Ian Kershaw is not the first to note that Hitler made exaggerated claims for himself. The strength of Kershaw's study is that he moves beyond a description of the construction of the ``Hitler myth'' to analysis of its strength and resiliency. He is interested in how Germans responded to this image, in different social and economic classes, different regions, over time. The picture that emerges of the audience is far more differentiated than that image of fawning masses hawked in Nazi propaganda films.

The sources of Hitler's immense popularity, Kershaw argues, have to be sought in ``those who adored him,'' rather than in the leader himself: their readiness to trust political ``salvation'' to a ``strong man,'' their failure to develop (or willingness to suspend) ``educated cynicism and critical awareness,'' their ``retreat into the private sphere'' in the face of mounting evidence of Nazi horrors.

The search for genuine public response to the Hitler myth takes Kershaw into vast quantities of data. His material comes from two sources: ``morale'' and ``situation'' reports from official state and party agencies, and reports on shifts in public opinion documented by the socialist opposition. Both sources have built-in biases, but in opposite directions.

Kershaw also draws heavily on content analysis of sources as various as Hitler's public speeches, newspaper reports, letters from the front, and death announcements of the period. (The latter often contained expressions of gratitude to the F"uhrer.) He makes available to an English-speaking audience much recent German scholarship on the Nazi period.

Perhaps the first achievement of Kershaw's book is that he doesn't get lost in his data. He frames analysis around key periods and raises questions worth answering. In the process, he challenges popular views of German fascism, contending that:

Most Germans did not warm to the notion of a new war, even to find a ``place in the sun.'' They were concerned with getting out of a world depression and were ``overwhelmingly frightened by the prospects of another war.''

Most Germans were not confirmed anti-Semites, and the drawing power of Hitler's vision of racial ``purity'' as the determining element in winning support for the Nazi Party has been exaggerated.

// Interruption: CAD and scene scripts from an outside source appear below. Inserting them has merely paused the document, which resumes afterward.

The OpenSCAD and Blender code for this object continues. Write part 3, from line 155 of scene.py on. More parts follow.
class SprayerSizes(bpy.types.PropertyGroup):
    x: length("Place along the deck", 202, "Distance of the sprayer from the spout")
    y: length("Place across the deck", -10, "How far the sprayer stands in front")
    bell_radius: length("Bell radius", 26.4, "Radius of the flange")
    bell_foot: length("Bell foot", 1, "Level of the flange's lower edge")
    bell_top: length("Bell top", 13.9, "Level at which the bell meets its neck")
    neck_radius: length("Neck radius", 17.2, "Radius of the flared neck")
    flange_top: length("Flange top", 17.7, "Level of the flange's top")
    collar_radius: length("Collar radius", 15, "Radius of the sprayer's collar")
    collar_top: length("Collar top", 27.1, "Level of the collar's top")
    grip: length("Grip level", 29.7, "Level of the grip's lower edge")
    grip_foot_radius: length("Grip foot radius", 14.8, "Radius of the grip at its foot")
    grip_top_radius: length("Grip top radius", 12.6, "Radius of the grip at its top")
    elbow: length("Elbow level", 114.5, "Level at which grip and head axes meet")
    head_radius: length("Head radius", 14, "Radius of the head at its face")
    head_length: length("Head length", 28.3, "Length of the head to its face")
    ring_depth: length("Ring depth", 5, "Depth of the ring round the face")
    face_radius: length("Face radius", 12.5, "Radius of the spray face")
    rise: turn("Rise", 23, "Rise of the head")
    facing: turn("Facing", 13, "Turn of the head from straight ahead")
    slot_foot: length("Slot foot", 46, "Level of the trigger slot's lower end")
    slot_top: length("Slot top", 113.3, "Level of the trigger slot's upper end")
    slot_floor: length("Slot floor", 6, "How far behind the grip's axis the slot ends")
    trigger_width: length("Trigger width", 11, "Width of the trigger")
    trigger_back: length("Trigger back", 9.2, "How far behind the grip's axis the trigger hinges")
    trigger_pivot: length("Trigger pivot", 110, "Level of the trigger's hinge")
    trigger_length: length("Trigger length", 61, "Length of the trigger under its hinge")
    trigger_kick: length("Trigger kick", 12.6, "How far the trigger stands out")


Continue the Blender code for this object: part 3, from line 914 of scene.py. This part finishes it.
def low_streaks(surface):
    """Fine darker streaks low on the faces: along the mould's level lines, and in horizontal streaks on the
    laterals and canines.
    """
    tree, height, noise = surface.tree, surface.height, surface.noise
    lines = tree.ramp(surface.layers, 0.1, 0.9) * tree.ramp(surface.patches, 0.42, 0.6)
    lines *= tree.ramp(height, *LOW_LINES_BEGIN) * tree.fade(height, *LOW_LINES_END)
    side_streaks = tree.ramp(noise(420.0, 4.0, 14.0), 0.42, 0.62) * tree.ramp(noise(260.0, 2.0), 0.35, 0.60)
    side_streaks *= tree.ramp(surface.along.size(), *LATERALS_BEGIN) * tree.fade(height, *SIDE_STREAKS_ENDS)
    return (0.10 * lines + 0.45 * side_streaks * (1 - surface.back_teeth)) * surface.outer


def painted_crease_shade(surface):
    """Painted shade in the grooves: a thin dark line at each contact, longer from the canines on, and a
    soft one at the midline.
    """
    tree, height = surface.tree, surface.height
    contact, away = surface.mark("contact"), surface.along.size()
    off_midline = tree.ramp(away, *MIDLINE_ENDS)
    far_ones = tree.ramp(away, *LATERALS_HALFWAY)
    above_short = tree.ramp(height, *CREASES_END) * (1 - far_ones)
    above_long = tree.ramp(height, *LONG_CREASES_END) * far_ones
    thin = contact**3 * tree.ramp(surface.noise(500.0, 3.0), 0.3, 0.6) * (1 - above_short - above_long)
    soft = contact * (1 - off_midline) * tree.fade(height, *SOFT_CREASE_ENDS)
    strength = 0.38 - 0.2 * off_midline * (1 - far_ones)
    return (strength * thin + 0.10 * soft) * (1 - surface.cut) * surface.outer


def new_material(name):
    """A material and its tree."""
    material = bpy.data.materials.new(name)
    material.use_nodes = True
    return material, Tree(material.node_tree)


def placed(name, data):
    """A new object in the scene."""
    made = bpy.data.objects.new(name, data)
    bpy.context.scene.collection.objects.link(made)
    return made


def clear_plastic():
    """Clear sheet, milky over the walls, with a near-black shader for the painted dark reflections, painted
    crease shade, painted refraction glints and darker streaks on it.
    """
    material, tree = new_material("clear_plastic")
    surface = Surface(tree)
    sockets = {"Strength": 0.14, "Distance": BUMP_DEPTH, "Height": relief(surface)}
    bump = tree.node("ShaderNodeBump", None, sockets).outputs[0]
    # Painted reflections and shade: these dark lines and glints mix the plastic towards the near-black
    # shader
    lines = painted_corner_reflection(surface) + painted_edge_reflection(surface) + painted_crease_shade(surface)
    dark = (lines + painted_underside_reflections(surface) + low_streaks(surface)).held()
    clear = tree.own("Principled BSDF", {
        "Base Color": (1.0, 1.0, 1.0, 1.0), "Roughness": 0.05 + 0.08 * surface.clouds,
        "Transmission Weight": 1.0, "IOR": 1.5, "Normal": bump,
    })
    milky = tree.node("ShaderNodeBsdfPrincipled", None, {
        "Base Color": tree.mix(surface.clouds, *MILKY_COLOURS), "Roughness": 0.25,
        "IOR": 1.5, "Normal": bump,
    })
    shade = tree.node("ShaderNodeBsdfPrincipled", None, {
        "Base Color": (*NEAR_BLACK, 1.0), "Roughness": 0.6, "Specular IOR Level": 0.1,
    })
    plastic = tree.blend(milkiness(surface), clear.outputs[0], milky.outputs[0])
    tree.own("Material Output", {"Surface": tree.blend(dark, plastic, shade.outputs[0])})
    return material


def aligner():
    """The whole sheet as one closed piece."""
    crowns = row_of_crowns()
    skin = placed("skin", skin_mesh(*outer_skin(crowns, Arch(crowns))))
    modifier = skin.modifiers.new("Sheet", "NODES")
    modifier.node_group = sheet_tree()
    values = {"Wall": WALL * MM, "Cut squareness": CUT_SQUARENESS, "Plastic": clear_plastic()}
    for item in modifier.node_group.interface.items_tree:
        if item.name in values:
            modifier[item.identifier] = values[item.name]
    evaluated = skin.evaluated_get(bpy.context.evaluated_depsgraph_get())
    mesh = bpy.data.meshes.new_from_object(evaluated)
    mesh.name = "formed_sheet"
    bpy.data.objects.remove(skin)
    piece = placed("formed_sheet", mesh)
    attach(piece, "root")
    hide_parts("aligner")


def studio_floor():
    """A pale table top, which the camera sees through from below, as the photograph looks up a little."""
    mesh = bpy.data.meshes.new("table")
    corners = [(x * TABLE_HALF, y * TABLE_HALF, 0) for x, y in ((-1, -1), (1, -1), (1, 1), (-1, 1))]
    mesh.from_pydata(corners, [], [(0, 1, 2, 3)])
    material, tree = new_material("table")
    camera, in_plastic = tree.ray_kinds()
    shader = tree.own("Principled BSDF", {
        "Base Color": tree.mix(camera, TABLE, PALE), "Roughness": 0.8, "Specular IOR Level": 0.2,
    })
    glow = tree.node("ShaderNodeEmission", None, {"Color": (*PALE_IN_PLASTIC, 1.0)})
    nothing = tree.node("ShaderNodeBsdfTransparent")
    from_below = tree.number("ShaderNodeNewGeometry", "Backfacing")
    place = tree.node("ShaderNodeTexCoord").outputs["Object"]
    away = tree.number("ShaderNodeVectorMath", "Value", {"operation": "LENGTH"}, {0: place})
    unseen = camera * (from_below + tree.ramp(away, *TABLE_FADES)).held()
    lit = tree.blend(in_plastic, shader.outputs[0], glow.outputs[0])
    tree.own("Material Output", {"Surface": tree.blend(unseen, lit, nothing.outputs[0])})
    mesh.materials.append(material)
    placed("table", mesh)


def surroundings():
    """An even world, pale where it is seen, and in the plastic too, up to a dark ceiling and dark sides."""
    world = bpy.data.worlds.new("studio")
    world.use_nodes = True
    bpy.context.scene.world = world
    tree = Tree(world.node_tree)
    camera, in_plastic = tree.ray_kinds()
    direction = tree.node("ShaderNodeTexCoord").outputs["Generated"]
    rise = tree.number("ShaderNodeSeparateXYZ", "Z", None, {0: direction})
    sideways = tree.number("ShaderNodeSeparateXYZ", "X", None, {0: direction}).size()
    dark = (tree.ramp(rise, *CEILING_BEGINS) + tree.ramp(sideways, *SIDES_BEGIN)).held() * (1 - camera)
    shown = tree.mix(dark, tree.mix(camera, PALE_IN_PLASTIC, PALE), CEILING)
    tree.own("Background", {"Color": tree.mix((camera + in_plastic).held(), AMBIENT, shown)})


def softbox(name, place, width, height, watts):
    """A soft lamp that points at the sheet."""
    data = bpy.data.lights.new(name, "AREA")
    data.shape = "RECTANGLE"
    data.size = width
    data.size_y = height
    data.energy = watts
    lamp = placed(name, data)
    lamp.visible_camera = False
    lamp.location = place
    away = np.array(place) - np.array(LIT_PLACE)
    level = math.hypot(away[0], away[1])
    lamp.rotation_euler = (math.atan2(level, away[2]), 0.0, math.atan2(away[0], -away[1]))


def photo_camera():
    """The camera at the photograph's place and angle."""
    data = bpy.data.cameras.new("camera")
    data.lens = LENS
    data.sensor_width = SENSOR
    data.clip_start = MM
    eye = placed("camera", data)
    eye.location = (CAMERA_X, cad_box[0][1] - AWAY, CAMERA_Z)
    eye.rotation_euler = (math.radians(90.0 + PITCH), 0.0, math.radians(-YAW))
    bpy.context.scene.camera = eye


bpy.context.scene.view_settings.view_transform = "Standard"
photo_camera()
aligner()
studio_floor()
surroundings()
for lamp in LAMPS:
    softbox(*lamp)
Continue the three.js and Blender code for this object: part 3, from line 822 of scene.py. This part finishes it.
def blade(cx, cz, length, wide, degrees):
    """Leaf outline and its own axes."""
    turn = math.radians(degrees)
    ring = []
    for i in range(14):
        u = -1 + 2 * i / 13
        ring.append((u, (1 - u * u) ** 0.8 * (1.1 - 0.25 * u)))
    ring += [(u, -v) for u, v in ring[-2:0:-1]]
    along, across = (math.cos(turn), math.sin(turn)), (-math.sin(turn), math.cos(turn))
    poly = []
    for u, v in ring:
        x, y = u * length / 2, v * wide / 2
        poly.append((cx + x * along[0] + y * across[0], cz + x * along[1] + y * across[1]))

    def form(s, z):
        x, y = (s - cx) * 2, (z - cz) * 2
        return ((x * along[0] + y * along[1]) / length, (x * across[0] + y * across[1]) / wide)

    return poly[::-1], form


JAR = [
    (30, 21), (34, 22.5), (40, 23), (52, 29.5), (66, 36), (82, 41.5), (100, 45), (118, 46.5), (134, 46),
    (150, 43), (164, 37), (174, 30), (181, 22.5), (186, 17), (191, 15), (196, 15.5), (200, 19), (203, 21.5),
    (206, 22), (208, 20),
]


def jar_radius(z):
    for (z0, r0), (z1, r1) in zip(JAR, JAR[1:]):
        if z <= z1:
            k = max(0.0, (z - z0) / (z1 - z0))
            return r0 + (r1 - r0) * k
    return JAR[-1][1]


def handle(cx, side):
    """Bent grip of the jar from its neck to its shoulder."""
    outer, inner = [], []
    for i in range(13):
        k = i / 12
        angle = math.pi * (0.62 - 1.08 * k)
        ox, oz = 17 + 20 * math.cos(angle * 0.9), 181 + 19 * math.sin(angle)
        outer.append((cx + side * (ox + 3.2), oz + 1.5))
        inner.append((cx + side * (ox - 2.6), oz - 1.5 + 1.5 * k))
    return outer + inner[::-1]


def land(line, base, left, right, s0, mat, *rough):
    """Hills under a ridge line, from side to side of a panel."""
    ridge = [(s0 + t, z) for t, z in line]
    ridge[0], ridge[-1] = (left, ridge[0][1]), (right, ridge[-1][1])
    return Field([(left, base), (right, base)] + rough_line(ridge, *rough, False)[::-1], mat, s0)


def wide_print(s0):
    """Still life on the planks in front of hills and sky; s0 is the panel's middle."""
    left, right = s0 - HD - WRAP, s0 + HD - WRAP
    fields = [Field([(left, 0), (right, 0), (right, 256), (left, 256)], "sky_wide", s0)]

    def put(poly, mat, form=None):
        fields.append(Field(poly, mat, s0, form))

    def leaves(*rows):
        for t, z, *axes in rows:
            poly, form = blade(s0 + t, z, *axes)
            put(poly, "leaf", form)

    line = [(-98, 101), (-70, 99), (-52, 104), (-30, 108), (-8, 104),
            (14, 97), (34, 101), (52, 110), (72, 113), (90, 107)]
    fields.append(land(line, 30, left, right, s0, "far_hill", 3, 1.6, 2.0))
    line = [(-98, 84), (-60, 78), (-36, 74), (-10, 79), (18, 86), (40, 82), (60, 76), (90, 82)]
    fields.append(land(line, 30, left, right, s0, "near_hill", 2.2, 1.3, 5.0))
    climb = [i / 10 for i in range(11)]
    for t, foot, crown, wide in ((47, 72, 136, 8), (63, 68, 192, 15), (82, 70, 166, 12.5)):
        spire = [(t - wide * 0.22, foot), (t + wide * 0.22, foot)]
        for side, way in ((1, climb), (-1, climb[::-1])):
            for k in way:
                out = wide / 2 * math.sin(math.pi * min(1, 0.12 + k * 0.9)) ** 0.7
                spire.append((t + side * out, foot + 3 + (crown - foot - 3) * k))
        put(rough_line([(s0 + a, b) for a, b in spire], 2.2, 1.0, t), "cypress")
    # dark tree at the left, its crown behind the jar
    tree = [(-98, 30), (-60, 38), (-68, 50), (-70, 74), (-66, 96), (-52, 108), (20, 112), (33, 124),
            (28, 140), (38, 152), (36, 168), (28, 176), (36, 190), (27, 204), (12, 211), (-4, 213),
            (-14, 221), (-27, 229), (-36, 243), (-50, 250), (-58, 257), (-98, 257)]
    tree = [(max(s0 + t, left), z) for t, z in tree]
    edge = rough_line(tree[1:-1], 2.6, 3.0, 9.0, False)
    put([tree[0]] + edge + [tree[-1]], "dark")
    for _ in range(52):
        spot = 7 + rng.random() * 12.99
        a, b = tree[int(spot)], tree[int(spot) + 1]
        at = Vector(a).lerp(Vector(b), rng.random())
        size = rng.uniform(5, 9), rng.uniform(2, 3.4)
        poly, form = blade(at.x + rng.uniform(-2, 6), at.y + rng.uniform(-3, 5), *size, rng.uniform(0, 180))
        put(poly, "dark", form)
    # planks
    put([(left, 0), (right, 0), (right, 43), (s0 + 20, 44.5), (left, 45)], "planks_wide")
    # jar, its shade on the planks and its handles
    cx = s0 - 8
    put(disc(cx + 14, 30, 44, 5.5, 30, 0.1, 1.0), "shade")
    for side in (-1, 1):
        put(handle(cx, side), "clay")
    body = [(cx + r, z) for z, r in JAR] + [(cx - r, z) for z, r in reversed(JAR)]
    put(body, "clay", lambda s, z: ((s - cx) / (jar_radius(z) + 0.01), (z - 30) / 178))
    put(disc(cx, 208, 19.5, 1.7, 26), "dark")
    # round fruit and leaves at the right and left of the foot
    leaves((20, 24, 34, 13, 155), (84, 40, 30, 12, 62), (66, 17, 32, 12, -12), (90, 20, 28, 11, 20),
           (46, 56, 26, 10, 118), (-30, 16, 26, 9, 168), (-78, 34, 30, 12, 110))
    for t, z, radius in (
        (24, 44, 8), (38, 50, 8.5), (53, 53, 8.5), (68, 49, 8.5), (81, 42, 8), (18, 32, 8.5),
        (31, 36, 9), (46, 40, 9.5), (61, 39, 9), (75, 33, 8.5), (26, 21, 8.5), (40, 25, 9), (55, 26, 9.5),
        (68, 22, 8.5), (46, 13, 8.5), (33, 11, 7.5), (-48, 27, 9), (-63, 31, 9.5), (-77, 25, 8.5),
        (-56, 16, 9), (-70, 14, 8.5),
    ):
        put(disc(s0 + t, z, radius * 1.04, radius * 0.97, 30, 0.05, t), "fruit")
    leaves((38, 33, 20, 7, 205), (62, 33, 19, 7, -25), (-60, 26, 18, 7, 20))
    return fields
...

Support for the leader did not come in one great wave. A close reading of weekly intelligence reports suggests very unstable public moods, even (and especially) during what has been termed Hitler's ``springtime.''

Kershaw's most consistent finding is that the public admired Hitler far more than it supported his policies or his party. Kershaw sees this acceptance of ``the Hitler myth'' as performing an ``integrating function'' for the Nazi leadership: diffusing discontent and consolidating support for the regime.

Germans, he argues, passed off the most monstrous Nazi violations in the belief that the abuses were the fault of wicked subordinates: The F"uhrer didn't know, and once he did, the abuses would be corrected. Thus the mass murder of the leadership of the Nazi storm troopers, which took place on the ``Night of the Long Knives,'' came to be understood (in what Kershaw describes as a total inversion of reality) as overcoming corruption within the party and ``paving the way for a moral renewal.'' The assault on the churches, early military reverses, and even the Holocaust (to the extent it was known) were by slight-of-myth disassociated from the F"uhrer and therefore from his regime.

Early economic and foreign policy victories, Kershaw argues, reinforced the image of Hitler as statesman and man of peace, able to achieve German foreign policy objectives without loss of life. This image, along with the formidable apparatus of repression and terror Hitler built up about him at the same time, allowed him to retain power even though most Germans disagreed with the specific ideas and policies he advocated.

To support this understanding of German politics, Kershaw needs to convince readers that the responses he is measuring are genuine. A tall order, and one he mentions frequently but rarely takes on systematically in his analysis.

The challenge is to balance the claims of myth and terror in explaining Hitler's hold on power, for while Hitler's propaganda mechanism was manufacturing myth, a parallel coercive mechanism was manufacturing fear. The positive responses to Hitler that Kershaw finds in his data may be genuine expressions of attachment to the leader as ``symbol of national revival.'' They may also represent fear of storm troopers or the Gestapo. If the latter, then Kershaw's claim that the Hitler myth ``unquestionably'' functioned as ``compensatory mechanism'' and sustained the regime needs to be scaled down, perhaps considerably.

There is, nonetheless, much to be learned from a book that grapples with the Nazi period in terms of weeks and months, instead of fitting an explanation to ``rise and fall.'' This book illumines the character of political choice: the choice of leaders to build politics around images, subsequently falling victim to their own myths; the choice of citizens to substitute trust in personality, sentiment, or symbol for clear political judgments. It hints at ``paths not taken,'' fragile moments before the Nazi terror apparatus was firmly in place, when other political outcomes may have been possible, when a word fitly spoken might have made a difference.

Gail Russell is on the Monitor staff.